Big John continued to lament about the loss of his marriage and concluded by saying to the reporter, “We both sat there and cried in the courtroom. But you know, you can’t make a damn woman love you, if she don’t.” Mike Reid and Allen Shamblin read that line in the morning paper and knew it was songwriting gold.

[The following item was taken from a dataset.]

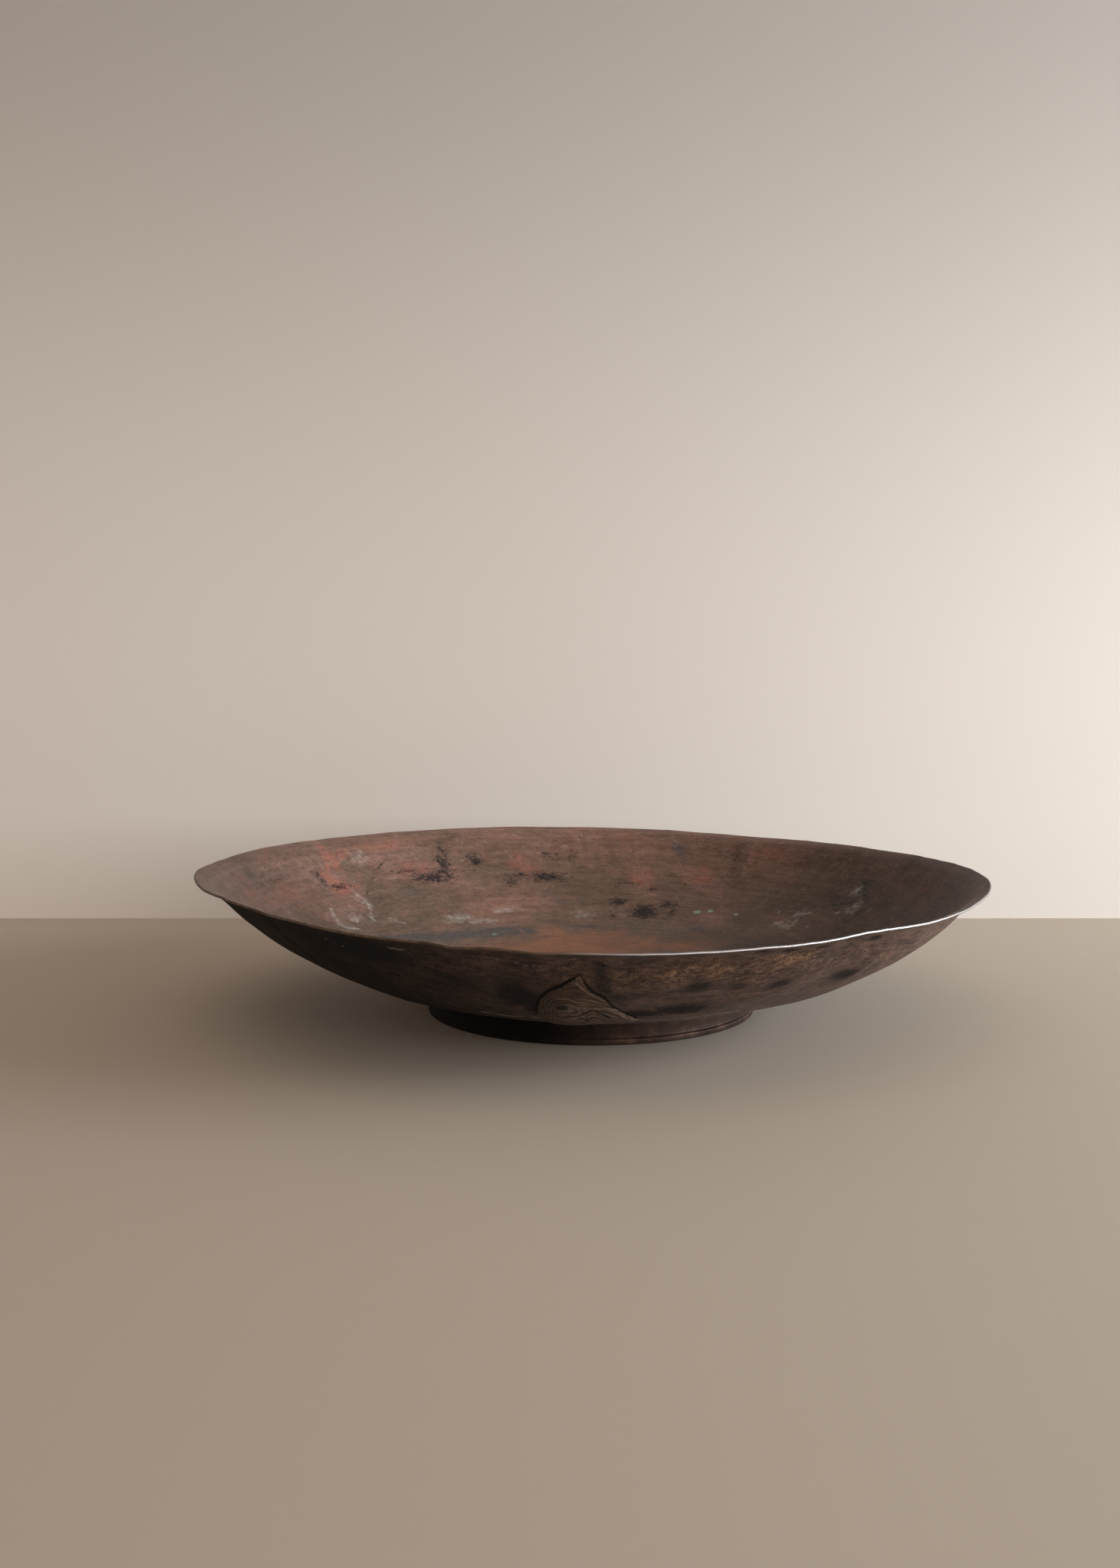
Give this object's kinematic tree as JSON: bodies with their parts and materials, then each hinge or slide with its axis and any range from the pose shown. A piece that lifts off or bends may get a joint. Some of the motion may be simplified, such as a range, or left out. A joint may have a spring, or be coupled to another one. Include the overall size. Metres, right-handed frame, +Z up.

The two men, staples in the Nashville song-writing world, worked on a their tune for more than six months. They tried to make it funny, upbeat, and thought about pitching it as a bluegrass song. But in his basement, tinkering with lyrics and arrangements, Reid slowed it down, turned it into a piano ballad, and went for the heart. A year later the eternal Bonny Raitt - with Bruce Hornsby on the piano - recorded Reid and Shamblin’s masterpiece: “I Can’t Make You Love Me If You Don’t.”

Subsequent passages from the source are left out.